* Dataset excerpts:

++++++++

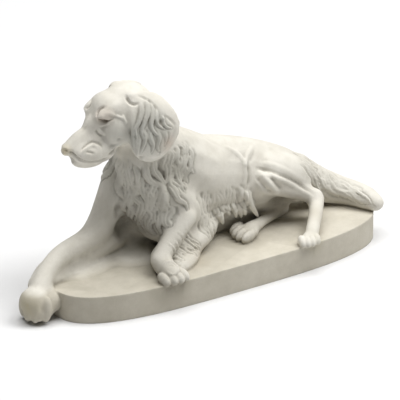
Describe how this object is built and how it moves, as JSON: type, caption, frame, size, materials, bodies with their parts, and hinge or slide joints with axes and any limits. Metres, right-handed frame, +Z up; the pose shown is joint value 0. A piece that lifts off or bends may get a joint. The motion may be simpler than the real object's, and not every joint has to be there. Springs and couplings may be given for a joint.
{
  "type": "reclining dog sculpture",
  "caption": "Reclining long-haired gun dog with raised head, cast in one piece with a long oval plinth; one forepaw hangs over the front end.",
  "frame": {"origin": "centre of the plinth's flat underside", "axes": "+X toward the dog's tail, along the plinth's length; +Y toward the dog's right side; +Z up"},
  "size_m": [0.3998, 0.1355, 0.2083],
  "materials": {
    "cream_plaster": "matt cream-white cast plaster"
  },
  "bodies": {
    "root": {"dog_on_plinth": "cream_plaster"}
  },
  "joints": []
}
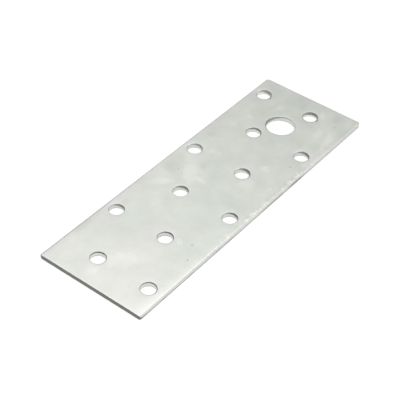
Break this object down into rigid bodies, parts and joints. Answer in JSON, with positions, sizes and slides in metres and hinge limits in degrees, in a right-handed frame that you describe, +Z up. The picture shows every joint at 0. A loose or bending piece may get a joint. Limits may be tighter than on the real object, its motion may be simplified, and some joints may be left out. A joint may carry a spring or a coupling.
{
  "type": "mending plate",
  "caption": "Flat rectangular galvanised steel strip with staggered rows of nail holes and one larger bolt hole, for joining timbers side by side or end to end.",
  "frame": {"origin": "centre of the underside", "axes": "+X along the plate towards the end with the bolt hole, +Y across it, +Z up through the side that the punches entered"},
  "size_m": [0.1188, 0.04, 0.0018],
  "materials": {
    "galvanised_steel": "zinc coated sheet, satin"
  },
  "bodies": {
    "root": {"plate": "galvanised_steel"}
  },
  "joints": []
}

++++++++

* Set exercise: Every entry should be printed again exactly as it stands.

* Written response:
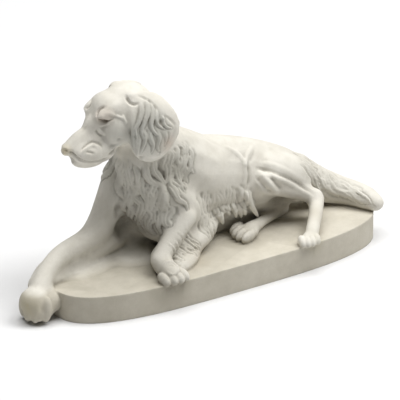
Describe how this object is built and how it moves, as JSON: type, caption, frame, size, materials, bodies with their parts, and hinge or slide joints with axes and any limits. Metres, right-handed frame, +Z up; the pose shown is joint value 0. A piece that lifts off or bends may get a joint. The motion may be simpler than the real object's, and not every joint has to be there. Springs and couplings may be given for a joint.
{
  "type": "reclining dog sculpture",
  "caption": "Reclining long-haired gun dog with raised head, cast in one piece with a long oval plinth; one forepaw hangs over the front end.",
  "frame": {"origin": "centre of the plinth's flat underside", "axes": "+X toward the dog's tail, along the plinth's length; +Y toward the dog's right side; +Z up"},
  "size_m": [0.3998, 0.1355, 0.2083],
  "materials": {
    "cream_plaster": "matt cream-white cast plaster"
  },
  "bodies": {
    "root": {"dog_on_plinth": "cream_plaster"}
  },
  "joints": []
}
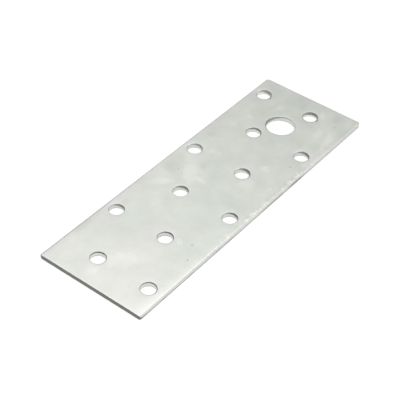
Break this object down into rigid bodies, parts and joints. Answer in JSON, with positions, sizes and slides in metres and hinge limits in degrees, in a right-handed frame that you describe, +Z up. The picture shows every joint at 0. A loose or bending piece may get a joint. Limits may be tighter than on the real object, its motion may be simplified, and some joints may be left out. A joint may carry a spring or a coupling.
{
  "type": "mending plate",
  "caption": "Flat rectangular galvanised steel strip with staggered rows of nail holes and one larger bolt hole, for joining timbers side by side or end to end.",
  "frame": {"origin": "centre of the underside", "axes": "+X along the plate towards the end with the bolt hole, +Y across it, +Z up through the side that the punches entered"},
  "size_m": [0.1188, 0.04, 0.0018],
  "materials": {
    "galvanised_steel": "zinc coated sheet, satin"
  },
  "bodies": {
    "root": {"plate": "galvanised_steel"}
  },
  "joints": []
}